Nous devons travailler pour résoudre un autre problème : la remontée des données depuis les services intégrés d'accueil et d'orientation (SIAO), qui gèrent les appels du 115. Nous disposons certes de données au sujet des familles, mais nous n'en disposons pas concernant les mères isolées– ou les parents isolés –, ce qui, d'une part, nous empêche de comprendre le phénomène et, d'autre part, invisibilise toujours un peu plus la précarité dans laquelle ces familles se trouvent.
Nous constatons également une sous-estimation de la précarité subie. Réfléchissons aussi à ceci : combien coûte un ou plusieurs enfants à une femme qui, après une séparation, occupe un emploi précaire – pour celles qui en occupent un – et a du mal à répondre à leurs besoins vitaux, notamment en matière d'accès au logement ?
Les mères isolées sont de plus en plus nombreuses : la Fédération nationale des CIDFF – centres d'information sur les droits des femmes et des familles – indique qu'elles représentent aujourd'hui 69 % des publics accueillis dans ce réseau, ce qui est très inquiétant. Les associations de notre fédération qui s'occupent de l'aide alimentaire relèvent également la prédominance des mères isolées. Le coût de l'alimentation est tel que, malheureusement, celles-ci se privent bien souvent de repas pour pouvoir nourrir leurs enfants…
Les modes de garde constituent également des freins. Ils ne sont pas du tout adaptés aux familles précaires, qui ne sont pas considérées comme prioritaires. Je ne pense pas qu'aux modes de garde collectifs, mais aussi aux assistantes maternelles – solution qui pourrait être privilégiée, surtout quand les femmes rencontrent des problèmes liés à la parentalité.
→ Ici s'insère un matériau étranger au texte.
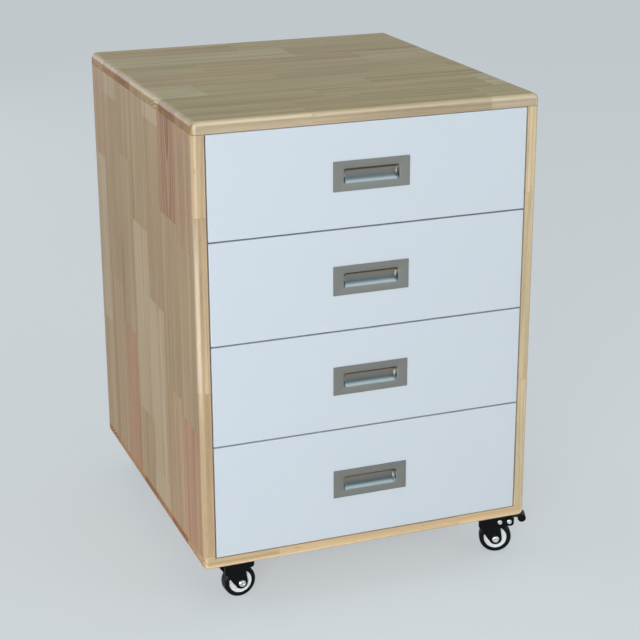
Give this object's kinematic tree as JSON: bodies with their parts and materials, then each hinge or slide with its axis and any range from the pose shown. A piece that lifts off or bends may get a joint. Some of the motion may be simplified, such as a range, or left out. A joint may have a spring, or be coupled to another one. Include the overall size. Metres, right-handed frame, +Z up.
{
  "type": "mobile pedestal cabinet",
  "caption": "Solid wood pedestal cabinet on swivel casters, with inset white drawer fronts, flush metal finger pulls and side-mounted drawer slides.",
  "frame": {"origin": "on the floor under the middle of the footprint, with the front right brake pedal counted in, so the body stands 7.3 mm to the left of it", "axes": "+Z up, the drawer fronts face -Y and open towards it, +X to the right as seen from the front"},
  "size_m": [0.5144, 0.549, 0.706],
  "materials": {
    "wood": "clear satin lacquer on edge-glued hardwood",
    "plywood": "bare birch plywood",
    "drawer_wood": "clear satin lacquer",
    "white_front": "satin white paint on fibreboard",
    "pull_metal": "satin nickel plating",
    "slide_steel": "bright zinc plating",
    "black_metal": "semi-gloss black coating",
    "bright_metal": "bright zinc plating",
    "wheel_black": "gloss black polyurethane",
    "ring_white": "satin white"
  },
  "bodies": {
    "cabinet": {"top_panel": "wood", "bottom_panel": "wood", "left_side_panel": "wood", "right_side_panel": "wood", "back_panel": "plywood", "drawer_1_left_rail": "slide_steel", "drawer_1_right_rail": "slide_steel", "drawer_2_left_rail": "slide_steel", "drawer_2_right_rail": "slide_steel", "drawer_3_left_rail": "slide_steel", "drawer_3_right_rail": "slide_steel", "drawer_4_left_rail": "slide_steel", "drawer_4_right_rail": "slide_steel", "front_left_caster_plate": "black_metal", "front_right_caster_plate": "black_metal", "rear_left_caster_plate": "black_metal", "rear_right_caster_plate": "black_metal"},
    "drawer_1": {"drawer_1_front": "white_front", "drawer_1_box": "drawer_wood", "drawer_1_bottom": "plywood", "drawer_1_pull": "pull_metal", "drawer_1_left_runner": "slide_steel", "drawer_1_right_runner": "slide_steel"},
    "drawer_2": {"drawer_2_front": "white_front", "drawer_2_box": "drawer_wood", "drawer_2_bottom": "plywood", "drawer_2_pull": "pull_metal", "drawer_2_left_runner": "slide_steel", "drawer_2_right_runner": "slide_steel"},
    "drawer_3": {"drawer_3_front": "white_front", "drawer_3_box": "drawer_wood", "drawer_3_bottom": "plywood", "drawer_3_pull": "pull_metal", "drawer_3_left_runner": "slide_steel", "drawer_3_right_runner": "slide_steel"},
    "drawer_4": {"drawer_4_front": "white_front", "drawer_4_box": "drawer_wood", "drawer_4_bottom": "plywood", "drawer_4_pull": "pull_metal", "drawer_4_left_runner": "slide_steel", "drawer_4_right_runner": "slide_steel"},
    "front_left_caster": {"front_left_fork": "black_metal", "front_left_axle": "bright_metal"},
    "front_left_roller": {"front_left_wheel": "wheel_black", "front_left_ring": "ring_white"},
    "front_right_caster": {"front_right_fork": "black_metal", "front_right_axle": "bright_metal"},
    "front_right_roller": {"front_right_wheel": "wheel_black", "front_right_ring": "ring_white"},
    "front_right_brake": {"front_right_brake_pedal": "black_metal"},
    "rear_left_caster": {"rear_left_fork": "black_metal", "rear_left_axle": "bright_metal"},
    "rear_left_roller": {"rear_left_wheel": "wheel_black", "rear_left_ring": "ring_white"},
    "rear_left_brake": {"rear_left_brake_pedal": "black_metal"},
    "rear_right_caster": {"rear_right_fork": "black_metal", "rear_right_axle": "bright_metal"},
    "rear_right_roller": {"rear_right_wheel": "wheel_black", "rear_right_ring": "ring_white"}
  },
  "joints": [
    {"name": "drawer_1_slide", "type": "slide", "parent": "cabinet", "child": "drawer_1", "axis": [0, -1, 0], "range_m": [0, 0.37]},
    {"name": "drawer_2_slide", "type": "slide", "parent": "cabinet", "child": "drawer_2", "axis": [0, -1, 0], "range_m": [0, 0.37]},
    {"name": "drawer_3_slide", "type": "slide", "parent": "cabinet", "child": "drawer_3", "axis": [0, -1, 0], "range_m": [0, 0.37]},
    {"name": "drawer_4_slide", "type": "slide", "parent": "cabinet", "child": "drawer_4", "axis": [0, -1, 0], "range_m": [0, 0.37]},
    {"name": "front_left_swivel", "type": "hinge", "parent": "cabinet", "child": "front_left_caster", "pos_m": [-0.21127, -0.236, 0.0595], "axis": [0, 0, 1], "continuous": true},
    {"name": "front_left_roll", "type": "hinge", "parent": "front_left_caster", "child": "front_left_roller", "pos_m": [-0.19533, -0.23461, 0.024], "axis": [-0.0872, 0.9962, 0], "continuous": true},
    {"name": "front_right_swivel", "type": "hinge", "parent": "cabinet", "child": "front_right_caster", "pos_m": [0.19673, -0.236, 0.0595], "axis": [0, 0, 1], "continuous": true},
    {"name": "front_right_roll", "type": "hinge", "parent": "front_right_caster", "child": "front_right_roller", "pos_m": [0.21167, -0.24173, 0.024], "axis": [0.3584, 0.9336, 0], "continuous": true},
    {"name": "front_right_pedal", "type": "hinge", "parent": "front_right_caster", "child": "front_right_brake", "pos_m": [0.21727, -0.24388, 0.0515], "axis": [0.3584, 0.9336, 0], "range_deg": [0, 13]},
    {"name": "rear_left_swivel", "type": "hinge", "parent": "cabinet", "child": "rear_left_caster", "pos_m": [-0.21127, 0.236, 0.0595], "axis": [0, 0, 1], "continuous": true},
    {"name": "rear_left_roll", "type": "hinge", "parent": "rear_left_caster", "child": "rear_left_roller", "pos_m": [-0.19542, 0.23377, 0.024], "axis": [0.1392, 0.9903, 0], "continuous": true},
    {"name": "rear_left_pedal", "type": "hinge", "parent": "rear_left_caster", "child": "rear_left_brake", "pos_m": [-0.18948, 0.23294, 0.0515], "axis": [0.1392, 0.9903, 0], "range_deg": [0, 13]},
    {"name": "rear_right_swivel", "type": "hinge", "parent": "cabinet", "child": "rear_right_caster", "pos_m": [0.19673, 0.236, 0.0595], "axis": [0, 0, 1], "continuous": true},
    {"name": "rear_right_roll", "type": "hinge", "parent": "rear_right_caster", "child": "rear_right_roller", "pos_m": [0.21226, 0.23987, 0.024], "axis": [-0.2419, 0.9703, 0], "continuous": true}
  ]
}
Avec une assistante maternelle, on peut développer un lien de confiance et adapter les horaires de garde, sachant que nombre de femmes précaires exercent des métiers précaires avec des horaires atypiques et qu'elles vivent très loin du lieu où elles travaillent. Cela permettrait de s'adapter au temps de la femme, au temps de la mère et au temps de la travailleuse.
Le plan interministériel pour l'égalité entre les femmes et les hommes 2023-2027 ne conçoit malheureusement l'accès à l'emploi des femmes que sous l'angle de l'entrepreneuriat féminin, ce qui est assez surprenant car toutes les remontées de terrain des délégués départementaux ou régionaux aux droits des femmes s'accordent à considérer qu'il faut leur permettre d'accéder à un emploi, et donc financer plutôt des structures d'insertion par l'activité économique (SIAE), plus propices à l'élaboration d'un parcours professionnel et, surtout, plus susceptibles de les aider à accéder à leurs droits, à des prestations sociales, à des soins de santé.
Comment peut-on penser l'emploi des femmes les plus éloignées de l'emploi, en particulier dans les territoires ruraux, sans réfléchir à l'insertion par l'activité économique (IAE) ? C'est l'une des grosses carences de ce plan, qui fait abstraction des retours du terrain. France Travail n'a pas non plus suffisamment mesuré la nécessité d'investir. Nous préconisons des mesures dédiées à l'insertion professionnelle.